In the beginning was the Word, and the Word was with God, and the Word was God. The same was in the beginning with God. All things were made by him; and without him was not any thing made that was made. In him was life; and the life was the light of men. And the light shineth in darkness; and the darkness comprehended it not. (John 1:1-5, King James Version)

St. Bernard of Clairvaux
Au commencement était la Parole, et la Parole était avec Dieu, et la Parole était Dieu. Elle était au commencement avec Dieu. Toutes choses ont été faites par elle, et rien de ce qui a été fait n'a été fait sans elle. En elle était la vie, et la vie était la lumière des hommes. La lumière luit dans les ténèbres, et les ténèbres ne l'ont point reçue. (John 1:1-5, Louis Segond version)
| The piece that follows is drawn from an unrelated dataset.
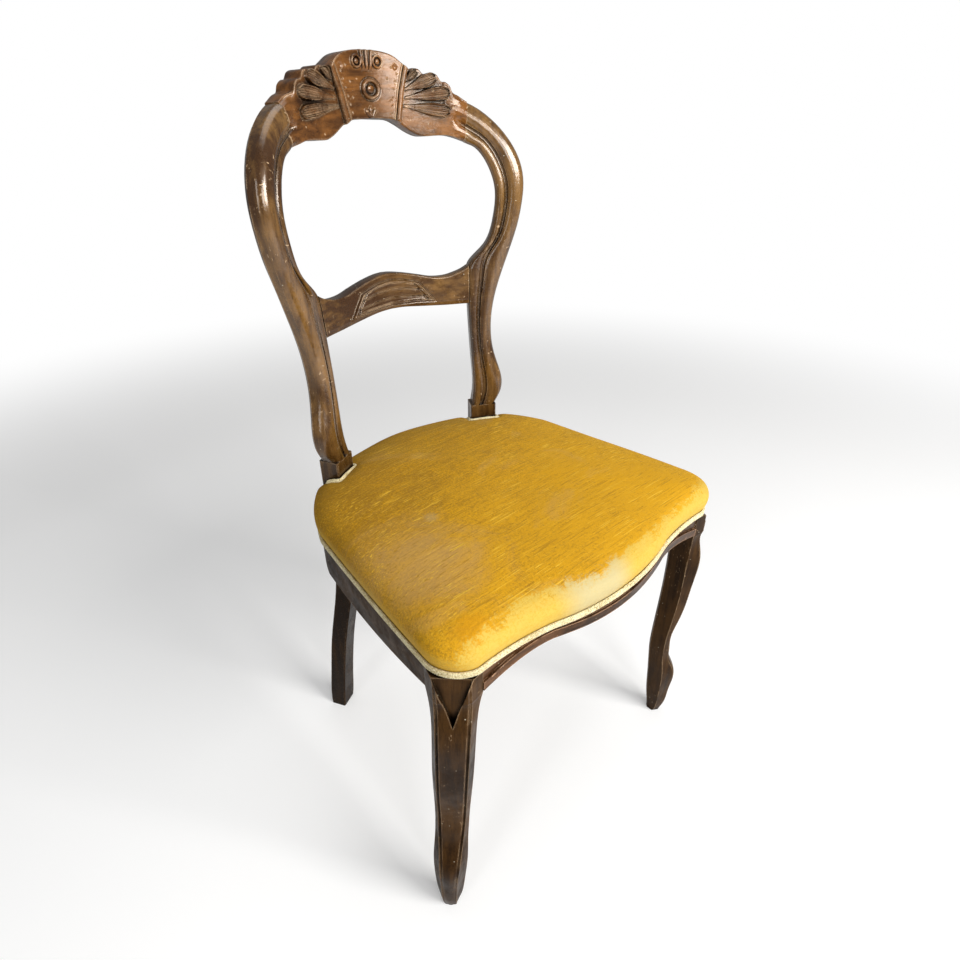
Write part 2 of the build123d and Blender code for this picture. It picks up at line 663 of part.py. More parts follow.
def screw_hole(origin, direction):
    """The screw's hole with the pocket that lets its head sink into the block."""
    shank = screw_shank / 2 + fit_gap
    head = screw_head / 2 + fit_gap
    head_height = head - shank + 0.6
    profile = [(0, -40), (head, -40), (head, 0.6 + fit_gap), (shank, head_height + fit_gap),
               (shank, screw_length + 1), (0, screw_length + 1)]
    return turned(profile, origin, direction)


block_middle_z = rail_top - 23.0
screw_spots = [
    (Vector(leg_inner_x - 40, front_hollow_y + 50.5, block_middle_z), (0, -1, 0)),
    (Vector(leg_inner_x - 16, leg_back_y + 24, block_middle_z), (1, 0, 0)),
]
for across in (-10.0, 10.0):
    start = post_middle + post_out * across - post_back * (screw_length - 12.5)
    screw_spots.append((Vector(start.X, start.Y, block_middle_z), post_back))
right_screws = [screw(p, d) for p, d in screw_spots]
right_screw_holes = [screw_hole(p, d) for p, d in screw_spots]
screws = right_screws + [mirrored(s) for s in right_screws]
front_rail -= right_screw_holes[0]
front_rail -= mirrored(right_screw_holes[0])
side_rail_right -= right_screw_holes[1]
for hole in right_screw_holes[2:]:
    back_post_right -= hole
    corner_block_rear_right -= hole
for hole in right_screw_holes[:2]:
    corner_block_front_right -= hole


# ---------------------------------------------------------------- webbing and its tacks
web_bottom = rail_top
web_top = web_bottom + webbing_thickness
fold_top = web_top + webbing_thickness
web_inset = 6.0
web_columns = (-74.0, 0.0, 74.0)
web_rows = (-105.0, -30.0, 45.0)
tack_spread = 16.0


def front_tack_y(x):
    return front_belly_y + rail_thickness / 2 + (belly_end_y - front_belly_y) * (x / belly_half_width) ** 2


def rear_tack_y(x):
    return rear_centre_y + sqrt((rear_radius - rail_thickness / 2) ** 2 - x * x)


def side_tack_x(y):
    share = (y - leg_back_y) / (side_back_y - leg_back_y)
    return front_half_width + share * (side_back_half_width - front_half_width) - rail_thickness / 2


def web_layers(strip, ends, strip_bottom, fold_bottom):
    """A strip of webbing with a doubled end on each rail."""
    inner_edge = -web_inset - webbing_fold
    whole = seat_prism(strip_bottom, strip_bottom + webbing_thickness, -web_inset) & strip
    fold = seat_prism(fold_bottom, fold_bottom + webbing_thickness, -web_inset)
    fold -= seat_prism(fold_bottom - 1, fold_bottom + webbing_thickness + 1, inner_edge)
    return whole + (fold & strip & ends)


front_to_back = []
side_to_side = []
tack_points = []
end_zone = Box(500, 500, 600) - Pos(0, -10, 0) * Box(500, 330, 600)
for x in web_columns:
    strip = Pos(x, 0, rail_top) * Box(webbing_width, 600, 200)
    front_to_back.append(web_layers(strip, Pos(0, 0, rail_top) * end_zone, web_bottom, web_top))
    for offset_x in (-tack_spread, 0, tack_spread):
        tack_points.append((x + offset_x, front_tack_y(x + offset_x)))
        tack_points.append((x + offset_x, rear_tack_y(x + offset_x)))
for y in web_rows:
    strip = Pos(0, y, rail_top) * Box(600, webbing_width, 200)
    ends = Pos(0, 0, rail_top) * (Box(600, 600, 200) - Box(300, 600, 300))
    side_to_side.append(web_layers(strip, ends, web_top, web_bottom))
    for offset_y in (-tack_spread, 0, tack_spread):
        tack_points.append((side_tack_x(y + offset_y), y + offset_y))
        tack_points.append((-side_tack_x(y + offset_y), y + offset_y))


def tack(x, y):
    profile = [(0, 0), (0, -tack_length), (tack_shank / 2, -tack_length + 2.5), (tack_shank / 2, 0),
               (tack_head / 2, 0), (tack_head / 2, 0.4), (tack_head / 5, 0.8), (0, 0.8)]
    return turned(profile, (x, y, fold_top), (0, 0, 1))


def tack_hole(x, y):
    drill_length = tack_length + 1.5
    drill_middle = fold_top + 1 - drill_length / 2
    return Pos(x, y, drill_middle) * Cylinder(tack_shank / 2 + fit_gap, drill_length)


tacks = [tack(x, y) for x, y in tack_points]
tack_holes = [tack_hole(x, y) for x, y in tack_points]


def near(holes_list, low, high):
    """The holes whose middle lies inside the plan box from low to high."""
    chosen = []
    for hole in holes_list:
        c = hole.center()
        if low[0] <= c.X <= high[0] and low[1] <= c.Y <= high[1]:
            chosen.append(hole)
    return chosen


front_rail = front_rail - near(tack_holes, (-150, -240), (150, -160))
back_seat_rail = back_seat_rail - near(tack_holes, (-120, 150), (120, 240))
side_rail_right = side_rail_right - near(tack_holes, (120, leg_back_y), (300, 100))
front_to_back = [w - near(tack_holes, (x - webbing_width / 2, -240), (x + webbing_width / 2, 240))
                 for w, x in zip(front_to_back, web_columns)]
side_to_side = [w - near(tack_holes, (-240, y - webbing_width / 2), (240, y + webbing_width / 2))
                for w, y in zip(side_to_side, web_rows)]

# ---------------------------------------------------------------- hessian, stuffing, velvet
hessian_bottom = fold_top + 1.0
hessian_top = hessian_bottom + hessian_thickness
hessian = seat_prism(hessian_bottom, hessian_top, -8)
crown_levels = [
    # height above the velvet's lower edge, outward swell, scale about the middle of the seat
    (0.0, 0.0, 1.0), (6.0, 0.0, 1.0), (9.0, 2.2, 1.0), (13.0, 3.8, 1.0), (18.0, 4.6, 1.0), (24.0, 4.4, 1.0),
    (29.5, 3.0, 1.0), (34.5, 0.5, 0.985), (39.0, 0.0, 0.95), (43.0, 0.0, 0.90), (47.0, 0.0, 0.82),
    (50.5, 0.0, 0.72), (53.5, 0.0, 0.60), (55.5, 0.0, 0.45), (57.0, 0.0, 0.25),
]
crown_height = crown_levels[-1][0]
crown_clear = velvet_bottom + crown_height + 60


def crown_form(inset):
    """The crowned seat with its rounded, drawn-in sides, drawn in all round by inset."""
    sections = []
    for height, swell, scale in crown_levels:
        z = velvet_bottom + height * (1 - inset / crown_height)
        sections.append(seat_outline(z, swell - inset, scale))
    return loft(sections, ruled=True)


def clear_of_posts(shape, margin):
    cutter = post_cutter(margin, zone_bottom, crown_clear)
    return shape - cutter - mirrored(cutter)


velvet_cover = clear_of_posts(crown_form(0) - crown_form(velvet_thickness), cloth_gap)
seat_stuffing = crown_form(velvet_thickness + cloth_gap)
seat_stuffing -= Pos(0, 0, hessian_top + cloth_gap - 50) * Box(600, 600, 100)
seat_stuffing = clear_of_posts(seat_stuffing, velvet_thickness + cloth_gap)
hessian = clear_of_posts(hessian, 1.0)

# ---------------------------------------------------------------- braid
gimp_gap = 0.1
band = seat_prism(gimp_bottom, gimp_top, gimp_gap + gimp_thickness)
band -= seat_prism(gimp_bottom, gimp_top, gimp_gap)
post_margin = cloth_gap + gimp_gap
collar = post_cutter(post_margin + gimp_width, gimp_top, crown_clear)
collar -= post_cutter(post_margin, zone_bottom, crown_clear + 10)
collar_skin = crown_form(-gimp_gap - gimp_thickness) - crown_form(-gimp_gap)
collar = collar & collar_skin
gimp_braid = clear_of_posts(band, post_margin) + collar + mirrored(collar)

# ---------------------------------------------------------------- output
pieces = {
    "crest_rail": crest,
    "lower_back_rail": lower_back_rail,
    "front_rail": front_rail,
    "back_seat_rail": back_seat_rail,
    "velvet_cover": velvet_cover,
    "seat_stuffing": seat_stuffing,
    "hessian": hessian,
    "gimp_braid": gimp_braid,
    "webbing_front_to_back": Compound(children=front_to_back),
    "webbing_side_to_side": Compound(children=side_to_side),
    "webbing_tacks": Compound(children=tacks),
    "corner_block_screws": Compound(children=screws),
}
handed_pieces = {
    "back_post": back_post_right,
    "front_leg": front_leg_right,
    "side_rail": side_rail_right,
    "corner_block_front": corner_block_front_right,
    "corner_block_rear": corner_block_rear_right,
}
for name, right_piece in handed_pieces.items():
    pieces[name + "_right"] = right_piece
    pieces[name + "_left"] = mirrored(right_piece)
for name, pins in dowels.items():
    pieces[name] = Compound(children=pins)
# The origin goes to the middle of the overall depth, on the floor.
boxes = [piece.bounding_box() for piece in pieces.values()]
middle_y = (min(box.min.Y for box in boxes) + max(box.max.Y for box in boxes)) / 2
for name, piece in pieces.items():
    save(Pos(0, -middle_y, 0) * piece, name)
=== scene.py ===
import math
import bpy
import numpy as np
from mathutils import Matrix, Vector


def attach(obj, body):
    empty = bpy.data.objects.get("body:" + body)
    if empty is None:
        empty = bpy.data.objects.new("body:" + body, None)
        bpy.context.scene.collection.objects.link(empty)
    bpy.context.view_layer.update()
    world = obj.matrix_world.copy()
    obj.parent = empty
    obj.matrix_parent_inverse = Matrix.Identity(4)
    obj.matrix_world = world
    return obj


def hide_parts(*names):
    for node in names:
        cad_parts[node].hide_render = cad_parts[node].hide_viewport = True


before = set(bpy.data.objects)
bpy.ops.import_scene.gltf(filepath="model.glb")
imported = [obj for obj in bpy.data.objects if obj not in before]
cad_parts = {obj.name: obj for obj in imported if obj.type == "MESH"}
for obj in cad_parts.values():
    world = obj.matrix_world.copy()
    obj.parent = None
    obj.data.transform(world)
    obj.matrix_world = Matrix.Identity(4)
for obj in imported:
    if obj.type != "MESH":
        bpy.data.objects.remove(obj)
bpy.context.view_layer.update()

MM = 0.001
SHIFT_Y = -3.65  # mm along Y from the drawing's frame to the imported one

# ---- sizes shared with the solids, in mm
BLOCK_TOP = 486.0  # the back posts are plain blocks up to here
BACK_RADIUS = 255.0  # the back's front face is an arc in plan, hollow towards the sitter
BACK_FRONT_Y = 175.5  # the middle of that face at BLOCK_TOP
BACK_RAKE = 0.092  # its lean there, which lessens upwards by twice BACK_BOW per mm
BACK_BOW = 0.00005
POST_ANGLE = math.radians(28.8)
POST_WIDTH = 38.5
POST_DEPTH = 27.0
GIMP_TOP = 426.0
GIMP_BOTTOM = 418.0
RAIL_TOP = 436.0
CREST_DEPTH = 23.0
LOWER_DEPTH = 20.0


# ---- mesh helpers, in mm
def add_object(name, data):
    obj = bpy.data.objects.new(name, data)
    bpy.context.scene.collection.objects.link(obj)
    return obj


def new_object(name, verts, faces, sharp):
    """A smooth-shaded object, crisp where it bends by more than sharp degrees unless that is 0."""
    verts = np.asarray(verts, float).copy()
    verts[:, 1] += SHIFT_Y
    verts *= MM
    mesh = bpy.data.meshes.new(name)
    mesh.from_pydata([tuple(v) for v in verts], [], [tuple(int(i) for i in f) for f in faces])
    mesh.validate()
    mesh.update()
    mesh.polygons.foreach_set("use_smooth", [True] * len(mesh.polygons))
    if sharp:
        mesh.set_sharp_from_angle(angle=math.radians(sharp))
    return add_object(name, mesh)


def grid_faces(rows, cols, start=0, wrap=False, turned=False):
    """Quads of a rows by cols lattice of points, whose rows close on themselves if wrap is true."""
    faces = []
    for row in range(rows - 1):
        here = start + row * cols
        for c in range(cols if wrap else cols - 1):
            d = (c + 1) % cols
            face = (here + c, here + d, here + cols + d, here + cols + c)
            faces.append(face[::-1] if turned else face)
    return faces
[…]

Or, to translate it literally from French to English [my emphasis added], "In the beginning was the Word, and the Word was with God, and the Word was God. SHE was in the beginning with God. All things were made by HER, and nothing of what was made was made without HER. In HER was the life and the life was the light of men. The light shone in the darkness, and the darkness did not receive HER."

A slight difference. With implications. For one thing (aside from all questions of faith or Catholic doctrine) I think it helps explain the Cult of the Virgin Mary, and the concept (later doctrine) of Mary as Mediatrix of all the graces.

On a lighter note, my favorite example of differences in translation:

"Blessed are the meek, for they shall inherit the earth" (KJV, Matt. 5:5)
"Heureux les débonnaires, car ils hériteront la terre!" (Louis Segon, MAtt. 5:5)
Let me assure you, les debonnaires are not the meek... they are the good-natured, the easy going. THEY will inherit the earth, at least in France!

Pronouns matter; words matter; grammar matters. Think about that the next time you read a Maigret, or a Steig Larsson - or the next time someone tells you, "just do what it says."


PS:  By the way, the fact that all of the quotes above are from the Bible is in no way deliberate - it's just that the Bible has about the only books that I've read both in French & English.  Almost all the other books that I have read in French, I have only read in French.